L'Empereur, ravi d'une occasion qui pouvait augmenter son influence dans ces pays reculés, montra l'empressement le plus vif à se prêter aux vues des Lamas. Il rappela de l'exil le mandarin Tartare Khy-Chen, qui avait, quelques années auparavant, encouru son indignation pour avoir trahi ses intérêts en traitant avec les Anglais de Canton, et l'envoya à H'Lassa avec tous les pouvoirs dont l'invitation des Thibétains permettait de l'investir. Khy-Chen avait rempli sa mission avec courage ; et moitié par ruse, moitié par force, il avait engagé le Roi homicide de Bouddha à aller se mettre entre les mains de l'Empereur. Le trône de Sato-Nomakau, devenu vacant par sa déposition, venait d'être rempli par un jeune Lama de dix-huit ans, qui était à peine installé quand nous arrivâmes. Khy-Chen, fier de l'avantage qu'il avait eu dans cette affaire, et espérant réparer sa disgrâce passée en accroissant l'autorité de son maître, se portait sans cesse à de nouvelles prétentions, et toujours sous prétexte de protéger le grand Lama. Lorsqu'il eut appris notre arrivée, il voulut d'abord engager le Régent lui-même à nous faire partir ; mais celui-ci refusa nettement, alléguant que le Thibet, loin d'être fermé aux étrangers, servait surtout d'asile à ceux qui, comme nous, s'occupaient de questions religieuses. Le Mandarin, espérant convaincre S'Hyadja-Kaloum de la nécessité de nous expulser, s'il nous trouvait porteurs d'objets suspects parmi ces peuples, tels par exemple que des cartes géographiques, fit prendre et déférer à son tribunal tous nos effets, pour en faire l'inspection. Mais Dieu se servit de cette occasion même pour publier solennellement sa doctrine à H'Lassa. Nous déployames nous-mêmes nos ornements de Messe, notre Missel, notre calice, nos Bréviaires et nos images, et pour en expliquer l'usage, nous exposions aux yeux de l'assemblée tout l'ensemble des vérités chrétiennes. Nous ne permîmes à personne, pas même à Khy-Chen, de toucher à rien : nous tenions nous-mêmes les objets pour les faire voir aux examinateurs ; et lorsqu'ils étendaient le bras pour s'en saisir, nous les arrêtions en leur disant: « Prends garde ; si tu y touches avec tes mains impures, tu seras puni de Dieu. »
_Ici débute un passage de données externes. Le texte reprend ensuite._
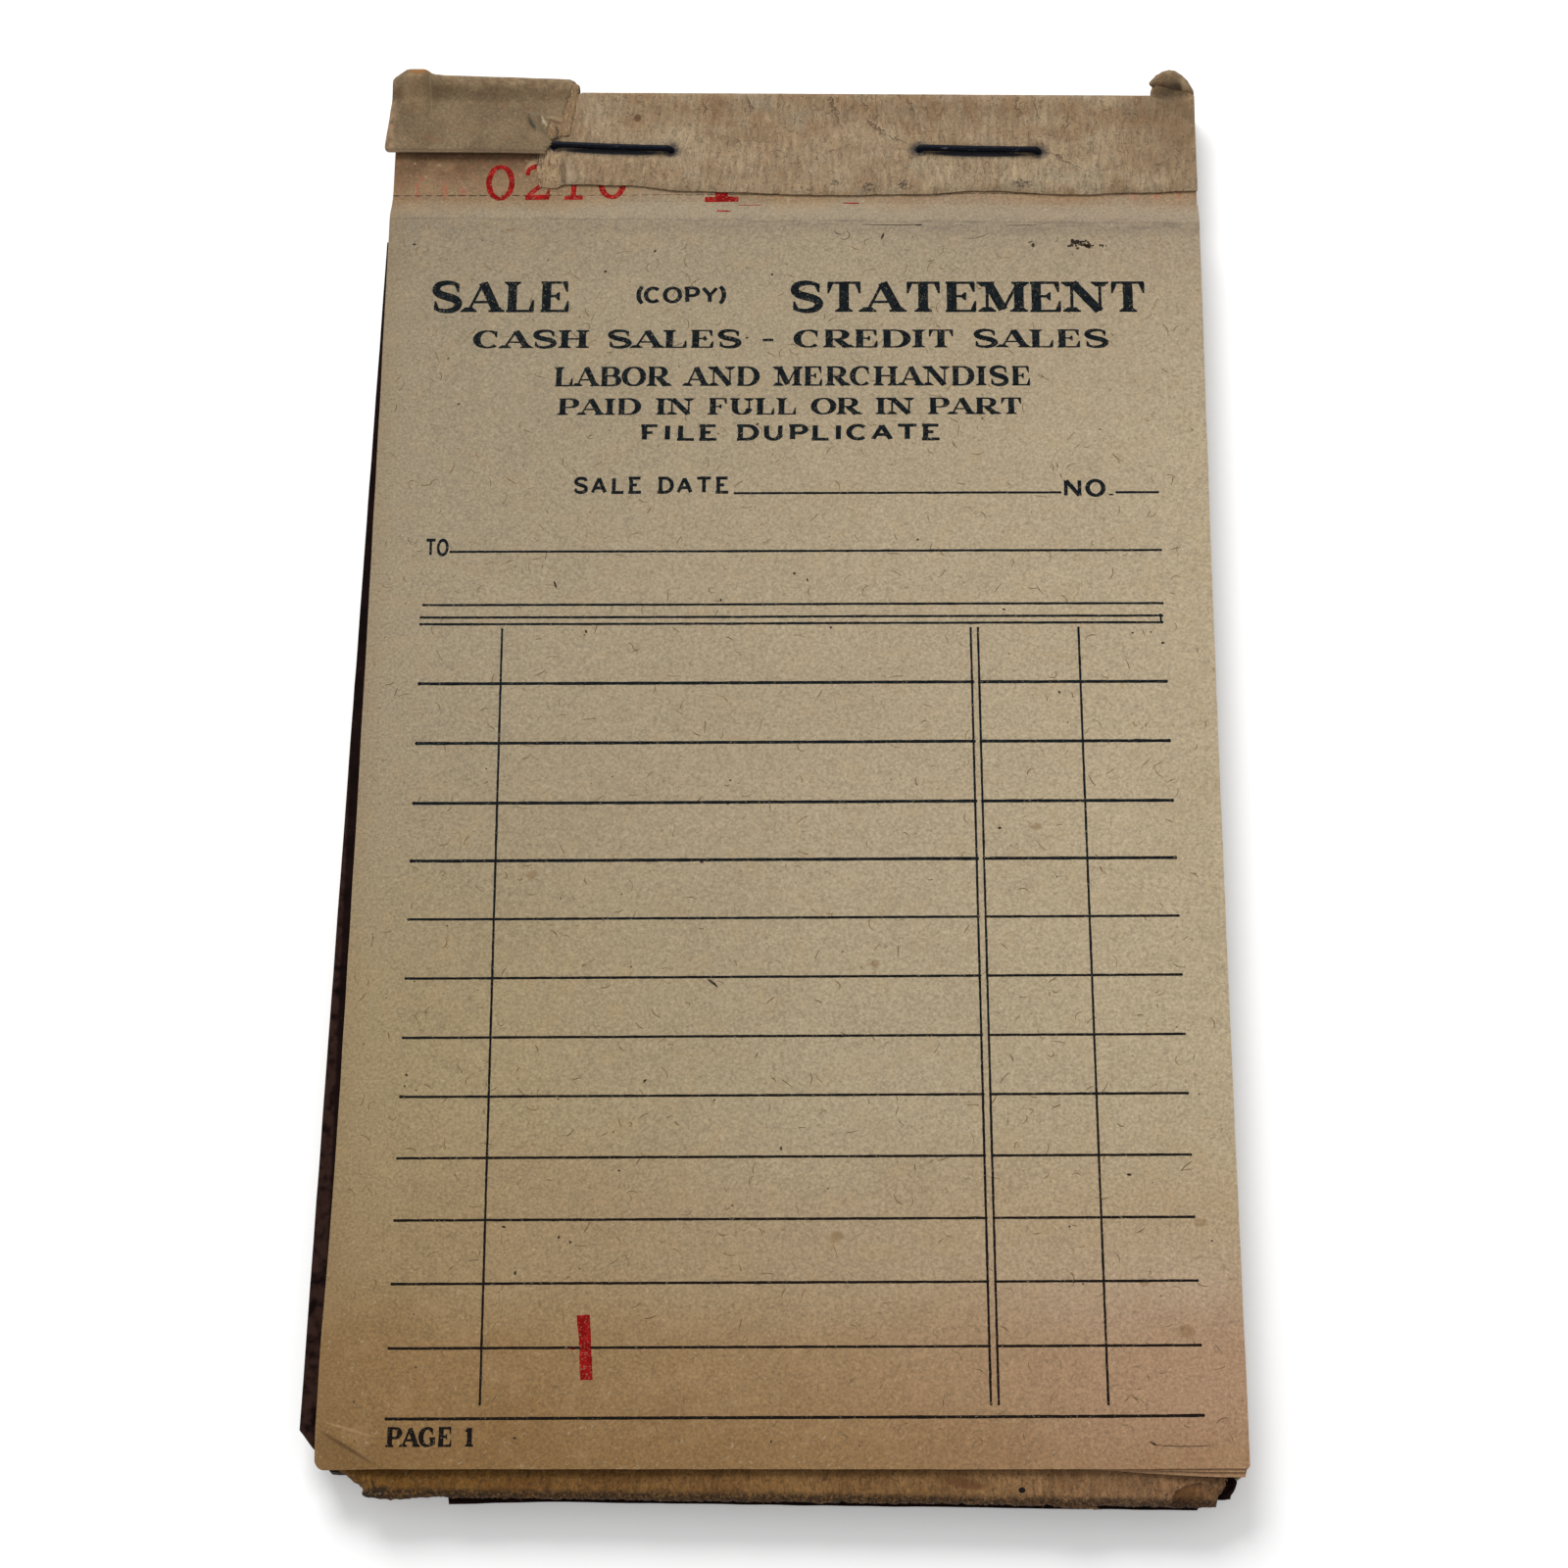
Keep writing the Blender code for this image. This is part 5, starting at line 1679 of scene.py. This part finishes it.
def rule(start, end, width):
    """A printed rule, a little heavier at both ends."""
    (ax, ay), (bx, by) = start, end
    length = math.hypot(bx - ax, by - ay)
    cuts = max(2, round(length))
    points = [(ax + (bx - ax) * i / cuts, ay + (by - ay) * i / cuts) for i in range(cuts + 1)]
    widths = [width * (1 + 0.22 * lumps(x, y, 1.6)) for x, y in points]
    shapes = ribbon(points, widths)
    blob = width * 0.62
    angles = spread(0, 2 * math.pi * 7 / 8, 8)
    for x, y in (start, end):
        shapes.append([(x + blob * math.cos(a), y + blob * math.sin(a)) for a in angles])
    return shapes


def across_rule(left, right, y, width):
    """A rule across the form, at its height in the form's middle."""
    return rule((left, y + form_tilt(y) * left), (right, y + form_tilt(y) * right), width)


# The form's rules: their width, those above the rows as left, right and height, and the rows' heights
RULE = 0.26
HEAD_RULES = [(-5.8, 28.6, 27.35), (34.6, 38.9, 27.35), (-35.8, 39.0, 20.48), (-38.4, 39.0, 14.25)]
HEAD_RULES += [(-38.6, 38.9, 12.80), (-38.6, 38.9, 12.02)]
ROWS = [5.2, -1.55, -8.25, -14.6, -20.95, -27.3, -33.6, -39.8, -46.15, -52.5, -58.9, -65.3]


def form_rules():
    """Every straight rule of the form."""
    shapes = []
    for left, right, y in HEAD_RULES:
        shapes += across_rule(left, right, y, RULE)
    shapes += rule((38.75, 12.66), (38.8, 11.88), RULE * 0.8)
    for number, y in enumerate(ROWS):
        share = number / (len(ROWS) - 1)
        drift = (11.8 - y) / 82.7
        heavy = RULE * (1.3 if number < 4 else 1.0)
        shapes += across_rule(-38.4 + 0.4 * share, 19.0 + drift + 0.05, y, heavy)
        shapes += across_rule(19.75 + drift + 0.05, 39.1 + 1.1 * share, y, heavy)
    shapes += across_rule(-37.9, 40.2, -72.2, RULE * 1.15)
    for x in (-30.0, 19.0, 19.75, 30.2):
        top = 11.4 + form_tilt(11.4) * x
        shapes += rule((x, top), (x + 1.05, -70.9), RULE * 0.88)
    return shapes


def blot(x, y, wide, tall, turn, seed):
    """An uneven blot."""
    c, s = aim(turn)
    shape = []
    for a in spread(0, 2 * math.pi * 9 / 10, 10):
        far = 1 + 0.45 * noise.noise(Vector((math.cos(a) * 1.3 + seed, math.sin(a) * 1.3, seed * 0.7)))
        px, py = wide * far * math.cos(a), tall * far * math.sin(a)
        shape.append((x + px * c - py * s, y + px * s + py * c))
    return shape


def curved_hair(x, y, length, width, turn, bend):
    """A thin curved hair."""
    points = []
    for share in spread(-0.5, 0.5, 6):
        angle = math.radians(turn) + bend * share
        points.append((x + length * share * math.cos(angle), y + length * share * math.sin(angle)))
    widths = [width * (0.45 + 0.55 * math.cos(share * 2.6)) for share in spread(-0.5, 0.5, 6)]
    return ribbon(points, widths)


# The form's plain words: left, right, baseline, height, face and tracking
HEADINGS = [
    ("SALE", -39.3, -24.0, 49.45, 3.9, SERIF, 0.10), ("(COPY)", -17.1, -6.9, 50.5, 2.2, PLAIN_BOLD, 0.10),
    ("STATEMENT", -0.2, 38.4, 49.4, 3.85, SERIF, 0.06),
    ("CASH SALES - CREDIT SALES", -34.4, 34.2, 45.0, 2.25, SERIF, 0.10),
    ("LABOR AND MERCHANDISE", -25.5, 25.8, 40.3, 2.42, SERIF, 0.10),
    ("PAID IN FULL OR IN PART", -25.0, 24.8, 36.8, 2.05, SERIF, 0.08),
    ("FILE DUPLICATE", -16.1, 16.1, 33.6, 2.1, PLAIN_BOLD, 0.16),
    ("SALE DATE", -23.0, -6.4, 27.25, 2.15, PLAIN_BOLD, 0.16),
    ("NO.", 28.9, 34.3, 26.75, 2.25, PLAIN_BOLD, 0.14), ("TO", -38.5, -36.1, 19.9, 2.2, PLAIN_BOLD, 0.06),
    ("PAGE 1", -37.8, -29.2, -74.95, 2.0, BOLD_SERIF, 0.05),
]


def make_printing():
    """The form's rules, its plain headings, the red numbers and the red bar."""
    rules = print_shapes("form_rules", [form_rules()], leaf_top, "ink", "top_leaf", 0.5, 0.018)
    print_again(rules, "form_rules_2", 2, "second_leaves")
    heading = []
    for line in HEADINGS:
        heading += set_line(*line)
    headings = print_shapes("form_headings", heading, leaf_top, "ink", "top_leaf", 0.16, 0.022)
    print_again(headings, "form_headings_2", 2, "second_leaves")

    def stamped(sign, face, left, foot, wide, tall):
        return [[(left + x * wide, foot + y * tall) for x, y in shape] for shape in letter_shapes(sign, face)]

    number = [stamped(sign, TYPED, -34.15 + 4.15 * i, 64.75, 3.75, 4.7) for i, sign in enumerate("0210")]
    number.append(stamped("1", STAMPED, -9.75, 64.2, 4.5, 4.8))

    def on_stub(place):
        return place.y + SLANT * place.x > PERFORATION

    print_shapes("red_number", number, stub_top, "red_ink", "binding", 0.2, 0.04, keep=on_stub)
    marks = rule((-8.2, 62.75), (-7.0, 62.65), 0.24) + rule((5.7, 63.9), (7.2, 63.8), 0.16)
    marks += rule((-6.0, 63.75), (-3.6, 63.7), 0.09)
    bar = [[(-19.9, -62.1), (-18.6, -62.1), (-18.45, -64.4),
            (-18.15, -68.5), (-19.4, -68.5), (-19.55, -65.2)]]
    bar += [blot(-20.1, -65.4, 0.45, 0.12, 10, 3.0)]
    print_shapes("red_bar", [bar], leaf_top, "red_ink", "top_leaf", 0.25, 0.06)
    dashes = print_shapes("red_dashes", [marks], leaf_top, "red_ink", None, 0.25, 0.04)
    bend_at_perforation(dashes)


def make_perforation():
    """The row of fine slits across the top stub, most of it under the strip, drawn dark as painted shade in
    the slits.
    """
    slits = []
    draw = random.Random(3)
    x = -HALF + 0.1
    while x < HALF - 1.2:
        y = PERFORATION + 1.08 - 0.0114 * x
        long = draw.uniform(0.75, 1.0)
        middle = (x + long / 2, y + draw.uniform(-0.03, 0.03))
        wide = 0.13 if x < -27 else 0.07
        slits.append(ribbon([(x, y), middle, (x + long, y)], [wide / 2, wide, wide / 2]))
        x += 1.2
    print_shapes("perforation_slits", slits, stub_top, "dirt_and_slit_shade", "binding", 0.5, 0.01, 0.006)


# Specks on the top leaf: place, half width, half height and turn
SPECKS = [
    (26.3, 57.5, .20, .24, 0), (26.0, 57.9, .3, .07, 20), (9.9, 58.9, .42, .13, 70),
    (-41.5, 58.6, .16, .14, 0), (-4.8, 46.3, .14, .12, 0), (-24.6, 16.8, .42, .10, -70),
    (22.5, 13.4, .16, .12, 0), (-6.0, 12.0, .7, .12, 0), (-4.0, 12.05, .4, .10, 0),
    (-7.3, -27.9, .7, .13, -40), (13.8, 60.2, .4, .07, 0), (38.9, 9.4, .18, .15, 0),
    (-1.0, 11.95, .3, .08, 0), (35.4, -74.75, .45, .08, -30), (21.7, -11.3, .2, .15, 0),
    (-37.1, 44.2, .12, .1, 0),
]
# Groups of fine specks: place, spread and number
SPECK_GROUPS = [(31.0, 57.8, 0.34, 34), (32.1, 57.3, 0.28, 26), (33.9, 57.3, 0.18, 7), (31.5, 57.6, 0.6, 14)]
# Scratches: place, length, width, turn and bend
SCRATCHES = [
    (10.9, 60.25, 6.6, 0.09, -1, 0.05), (6.2, 58.8, 1.7, 0.09, 60, 1.6), (4.9, 59.3, 0.9, 0.07, -30, 0.8),
    (38.1, -75.05, 5.4, 0.08, -1, 0.1), (25.1, 60.0, 3.4, 0.06, 0, 0.05), (20.5, 58.6, 2.6, 0.06, 18, 0.4),
]


def make_marks():
    """Specks, loose hairs and scratches in the top leaf's face."""
    draw = random.Random(7)
    specks = [[blot(*speck, index * 1.3)] for index, speck in enumerate(SPECKS)]
    for x, y, wide, count in SPECK_GROUPS:
        for index in range(count):
            px, py = draw.gauss(x, wide), draw.gauss(y, wide * 0.5)
            size = draw.uniform(0.05, 0.15)
            specks.append([blot(px, py, size * 1.3, size, draw.uniform(0, 180), index * 1.7)])
    for index in range(150):
        x, y = draw.uniform(-43, 43), draw.uniform(-75, 60)
        size = 0.05 + 0.09 * draw.random() ** 3
        specks.append([blot(x, y, size * draw.uniform(1, 1.8), size, draw.uniform(0, 180), index * 0.7 + 50)])
    print_shapes("leaf_specks", specks, leaf_top, "dirt_and_slit_shade", "top_leaf", 0.3, 0.0, 0.008)
    hairs = []
    for index in range(700):
        x, y = draw.uniform(-43, 43), draw.uniform(-75, 59)
        bend = draw.uniform(-0.9, 0.9) if index % 12 else draw.uniform(-2.6, 2.6)
        length, wide, turn = draw.uniform(0.5, 1.5), draw.uniform(0.07, 0.12), draw.uniform(0, 180)
        hairs.append(curved_hair(x, y, length, wide, turn, bend))
    print_shapes("leaf_hairs", hairs, leaf_top, "hair", "top_leaf", 0.4, 0.0, 0.006)
    lines = [curved_hair(*scratch) for scratch in SCRATCHES]
    print_shapes("leaf_scratches", lines, leaf_top, "dirt_and_slit_shade", "top_leaf", 0.4, 0.01, 0.008)


# Stage

CAMERA_PLACE = Vector((14.796, -158.959, 359.045))
CAMERA_AHEAD = Vector((-0.03915323, 0.3960226, -0.91740565))
CAMERA_UP = Vector((0.00720064, 0.91819762, 0.39605717))
CAMERA_LENS = 86.35
# The rays to which the table and the surroundings look white
SEEN_RAYS = ("Is Camera Ray", "Is Glossy Ray", "Is Transmission Ray")


def make_camera():
    """The photograph's view: 23 degrees from straight down, from the foot of the pad."""
    lens = bpy.data.cameras.new("view")
    lens.lens = CAMERA_LENS
    lens.sensor_width = 36.0
    lens.clip_start = 0.01
    camera = bpy.data.objects.new("view", lens)
    right = CAMERA_AHEAD.cross(CAMERA_UP)
    turn = Matrix((right, CAMERA_UP, -CAMERA_AHEAD)).transposed()
    camera.matrix_world = Matrix.Translation(CAMERA_PLACE * MM) @ turn.to_4x4()
    bpy.context.collection.objects.link(camera)
    bpy.context.scene.camera = camera


def make_floor():
    """A plain pale table top, which the camera and reflections see as white."""
    finish = Finish("floor_pale", 0.9, 0.0)
    finish.set("Base Color", (0.96, 0.96, 0.96, 1.0))
    glow = most_of(finish.node("LightPath", {}, {}, ray) for ray in SEEN_RAYS) * 0.2
    finish.set("Emission Strength", 1.0)
    finish.set("Emission Color", finish.node("CombineColor", {}, {0: glow, 1: glow, 2: glow}))
    half = 3.0
    mesh = bpy.data.meshes.new("floor")
    corners = [(-half, -half, 0), (half, -half, 0), (half, half, 0), (-half, half, 0)]
    mesh.from_pydata([Vector(c) - Vector((0, 0, 0.00002)) for c in corners], [], [(0, 1, 2, 3)])
    mesh.materials.append(finish.material)
    floor = bpy.data.objects.new("floor", mesh)
    bpy.context.collection.objects.link(floor)


def make_world(strength):
    """Even light from all round, white to the camera and in reflections."""
    world = bpy.data.worlds.new("studio")
    world.use_nodes = True
    tree = world.node_tree
    tree.nodes.clear()

    def add(kind, *sources):
        node = tree.nodes.new("ShaderNode" + kind)
        for index, source in enumerate(sources):
            tree.links.new(source, node.inputs[index])
        return node

    path = add("LightPath")
    seen = path.outputs[SEEN_RAYS[0]]
    for ray in SEEN_RAYS[1:]:
        most = add("Math", seen, path.outputs[ray])
        most.operation = "MAXIMUM"
        seen = most.outputs[0]
    plain, white = add("Background"), add("Background")
    plain.inputs["Strength"].default_value = strength
    white.inputs["Strength"].default_value = 1.0
    add("OutputWorld", add("MixShader", seen, plain.outputs[0], white.outputs[0]).outputs[0])
    bpy.context.scene.world = world


def make_lamp(name, place, size, power):
    """A soft box that faces the pad."""
    light = bpy.data.lights.new(name, "AREA")
    light.size = size
    light.energy = power
    lamp = bpy.data.objects.new(name, light)
    lamp.location = place
    lamp.rotation_euler = (-Vector(place)).to_track_quat("-Z", "Y").to_euler()
    bpy.context.collection.objects.link(lamp)


make_camera()
make_floor()
make_world(0.66)
make_lamp("head_light", (-0.25, 0.75, 0.75), 0.55, 8.6)
bpy.context.scene.view_settings.view_transform = "Standard"

make_cover()
for leaf_number in range(ON_BOARD + 1, LEAF_COUNT + 1):
    make_block_leaf(leaf_number)
for stub_number in range(1, LEAF_COUNT + 1):
    make_stub(stub_number)
make_carbon()
make_board()
make_slip(3, "lower_leaf", 61, 60)
make_slip(2, "lower_leaf", 61, 60)
make_slip(1, "leaf", 91, 110)
make_strip()
make_wrap_left()
make_wrap_corner()
make_curl_web()
for staple_name, staple in STAPLES.items():
    make_staple(staple_name, *staple)
make_fibres("strip_fibres", strip_fibres(), "fluff", "binding", 5, 0.62, 0.035)
make_fibres("board_fibres", board_fibres(), "board_fluff", "board", 6, 0.7, 0.035)
make_shred()
make_fibres("wrap_fibres", wrap_fibres(), "fluff", "binding", 8, 0.6, 0.03)
make_printing()
make_perforation()
make_marks()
Cette première tentative de Khy-Chen ne tourna donc qu'à notre avantage, et nous espérâmes pendant quelque temps n'avoir plus rien à redouter de sa malveillance ; mais au bout de quelques jours il revint à la charge, et nous intima nettement l'ordre de partir, sous prétexte que nous étions étrangers et prédicateurs d'une Religion réprouvée par les lois. Nous commençâmes alors une véritable lutte avec le Mandarin, opposant avec énergie le droit à la violence. Sur le premier grief, nous répliquâmes que le Thibet n'étant point fermé aux étrangers, nous ne devions pas en être plus exclus que les autres ; quant à la Religion, nous répondîmes que la loi chrétienne, pour être persécutée en Chine, ne l'était point dans le Thibet ; et que d'ailleurs ne lui reconnaissant nul titre, à lui Chinois, de nous intimer des ordres, nous n'en tiendrions aucun compte. Le Kaloum prit aussi notre défense ; il déclara que nous étions placés uniquement sous sa juridiction, et nous fit dire de rester tranquilles, sans nous inquiéter des prétentions de Khy-Chen.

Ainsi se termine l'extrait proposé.